The Art of Presumption

The 2019 CFC amendment provided tax authorities with a formidable instrument in the form of Article 30f, Section 2a – a provision establishing a presumption that foundations constitute controlled foreign entities when taxpayers are their establishers or settlors and have transferred assets to them. This burden-shifting represents a genuine revolution in approaches to foundational structures.

Previously, tax authorities bore the burden of proving taxpayer control over foundations – a task often impossible given banking secrecy, limited information exchange, and complex legal structures. Now taxpayers must demonstrate that they have “divested themselves definitively and irrevocably of entrusted assets” – proof equally difficult, if not more challenging, to establish.

What constitutes “definitive and irrevocable divestiture” of assets? The legislature deliberately declined to define this concept, leaving broad interpretive discretion to tax authorities and courts. Certainly, formal asset transfers to foundations prove insufficient, since the mere fact of being a settlor triggers the control presumption. Nor do assurances in foundational documents that transfers are irrevocable suffice – such clauses are standard in offshore foundations and do not determine the genuine character of relationships.

Tax authority practice indicates that rebutting the presumption requires demonstrating complete absence of any influence over foundations and their assets. No Letters of Wishes may exist, no powers of attorney may be granted, settlors may not influence the selection or dismissal of boards or protectors, and they may not be beneficiaries or possess the possibility of becoming such.
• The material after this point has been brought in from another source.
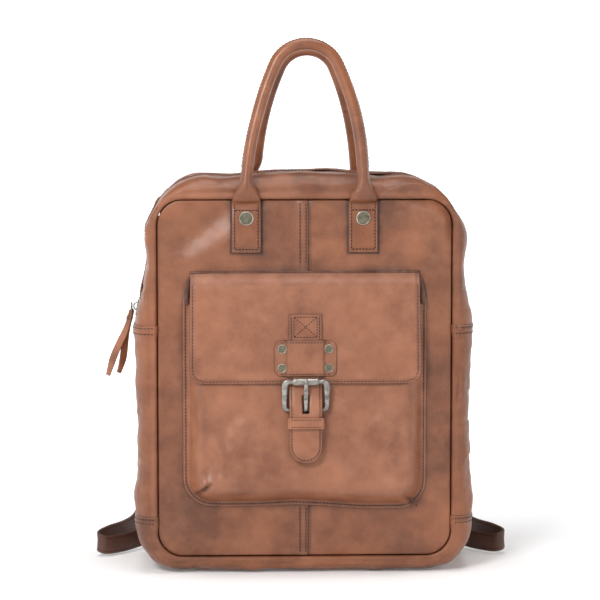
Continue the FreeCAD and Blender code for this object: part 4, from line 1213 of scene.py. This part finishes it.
def rivet(name, centre, out, radius, body, replaced=()):
    """Dished antique rivet with a bright rolled rim."""
    cap = Piece()
    cap.lathe([(0, 0.9), (radius * 0.5, 0.8), (radius * 0.74, 0.62), (radius * 0.8, 0.8),
               (radius * 0.78, -0.6), (0, -0.6)], centre, out, 36)
    cap.finish(name + "_disc", body, antique, "rivet_metal")
    rim = Piece()
    turn = np.radians(np.arange(0, 360, 10))
    side = unit(np.cross(out, [1.0, 0, 0]))
    other = np.cross(out, side)
    spokes = np.cos(turn)[:, None] * side + np.sin(turn)[:, None] * other
    ring = centre + spokes * radius * 0.9 + np.array(out) * 0.55
    rim.tube(ring, out, 0.95, radius * 0.1, sides=10, closed=True)
    rim.finish(name + "_rim", body, nickel, "rivet_metal", *replaced)


rivet_x = patch_half - 7.5
spots = [(x_at, s_at) for x_at in (-rivet_x, rivet_x) for s_at in (48.0, 66.0)]
for count, (x_at, s_at) in enumerate(spots):
    rivet("patch_rivet_%d" % count, closure(FLAP_N + 2.2, s_at, x_at), CLOSURE_OUT, 4.3, "flap",
          ("patch_rivets",) if count == 0 else ())

# keeper loop
keeper_in = billet_half + 1.0
front_n = over - 0.6
loop = np.array([[-keeper_in, front_n - 4], [-keeper_in, front_n - 0.6], [-keeper_in + 2.0, front_n + 1.1],
                 [0, front_n + 1.5], [keeper_in - 2.0, front_n + 1.1], [keeper_in, front_n - 0.6],
                 [keeper_in, front_n - 4], [keeper_in - 2, 1.6], [0, 1.3], [-keeper_in + 2, 1.6]])
ring = smooth_path(np.vstack([loop, loop[:1]]), 90)[:-1]
keep_s = 118.0
path = closure(ring[:, 1], keep_s, ring[:, 0])
piece = Piece()
piece.tube(path, closure(0, 1) - closure(0, 0), 5.2, 0.85, sides=20, power=6, closed=True)
piece.finish("keeper_leather", "flap", trim_leather, "trim_leather", "keeper_loop")
piece = Piece()
run = np.linspace(-keeper_in + 2, keeper_in - 2, 40)
height = front_n + 1.5 + 0.8 - 0.4 * (run / keeper_in) ** 2
for shift in (-3.4, 3.4):
    piece.stitches(closure(height, keep_s + shift, run), CLOSURE_OUT, 2.6, radius=0.34, rise=0.05)
piece.finish("keeper_stitches", "flap", thread, "trim_leather")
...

In practice, this means taxpayers must demonstrate that they transferred assets to strangers without any possibility of influencing their subsequent disposition – an economically absurd scenario practically unprecedented in genuine commercial life.

The brilliance of the Article 30f, Section 2a presumption also lies in its two-tiered construction. Even if taxpayers succeed in demonstrating definitive asset divestiture, foundations remain classified as controlled foreign entities if taxpayers “are or may become” beneficiaries. This formulation – “may become” – opens unlimited interpretive possibilities. May taxpayers become beneficiaries if foundational documents provide theoretical possibilities for beneficiary class changes? If foundation boards possess discretionary benefit-granting authority? If even minimal probability exists that in the future, under any circumstances, taxpayers might receive foundation benefits?

 

The Moment of Truth: Retrospection Without Retroactivity

One of the most fascinating aspects of the 2019 CFC amendments concerns their impact on structures created prior to that date. Numerous Polish taxpayers who transferred assets to foundations in Panama or Liechtenstein during 2015-2018, convinced they were acting entirely legally, suddenly found themselves within CFC regulatory scope.

Tax authorities maintain that no impermissible retroactivity exists here. The regulations do not operate retroactively – only foundation income achieved after January 1, 2019, becomes subject to taxation. The fact that foundations were established when CFC regulations did not encompass them is irrelevant. What matters is foundation status at the moment of income generation, not at creation.

This approach, while formally correct, raises fundamental questions regarding legal certainty and protection of taxpayers’ legitimate expectations. Can taxpayers be penalized for utilizing structures that were completely legal when created? May legislative changes impose upon taxpayers obligations to restructure their foreign investments under threat of double taxation?

Administrative courts have thus far endorsed tax authority positions, indicating that CFC regulations possess anti-abuse character and serve to protect the tax base. Taxpayers who opted for aggressive tax optimization must accept the risk of regulatory changes. They cannot invoke acquired rights protection because the right to avoid taxation never was, and is not, a protected right.

Particularly interesting are cases involving structures modified after new regulations took effect. Asset transfers to foundations in 2019 or later are interpreted as deliberate actions undertaken with full awareness of tax consequences. Such taxpayers cannot claim surprise at regulatory changes – conversely, their actions indicate attempts to circumvent CFC regulations despite knowledge of their existence.

 

Conclusion: Control as Illusion

The evolutionary history of CFC regulations and foundational structures narrates an eternal race between clever taxpayers and determined legislators. Every regulatory gap becomes exploited; every new control instrument encounters even more sophisticated optimization structures. Letters of Wishes, banking powers of attorney, foundation cascades, nominee protectors, and foundations without genuine beneficiaries – all these mechanisms attempt to resolve a fundamental paradox: how does one exercise control while formally lacking it?

The answer provided by contemporary tax law proves equally paradoxical: legal documentation may constitute illusion; economic reality matters. Regardless of legal structural complexity, layers of corporations and foundations, or carefully constructed documents – if taxpayers ultimately determine asset disposition and derive benefits therefrom, they will be treated as controllers.

Article 30f provisions of the Personal Income Tax Act, particularly following 2019 amendments, express this philosophy. De facto control, presumptions, broad definitions, and references to economic substance – all these instruments serve one purpose: reaching material truth regardless of formal appearances.

Does this signify the end of tax planning utilizing foundational structures? Hardly. It does, however, necessitate fundamental shifts in approach. Rather than relying upon formal structures and paper constructions, taxpayers must prepare for genuine divestiture of control, actual asset transfers, and real economic risks. Only such structures, wherein taxpayers factually lose influence over assets, can withstand CFC qualification today.

The paradox of control, however, remains unresolved. Would rational entrepreneurs ever genuinely divest themselves of control over their assets? Is transferring significant assets to strangers without possibility of influencing their subsequent disposition not contrary to basic economic logic? And if so, is not every foundational structure by definition a controlled structure, regardless of formal legal constructions?

Courts must answer these questions in subsequent years of CFC regulation application. One certainty emerges – the era of simple tax optimizations based upon geographical income transfers has concluded. The future belongs to genuine structures founded upon actual commercial activity, real substance, and authentic risk. Everything else represents mere illusion, which contemporary tax law ruthlessly exposes.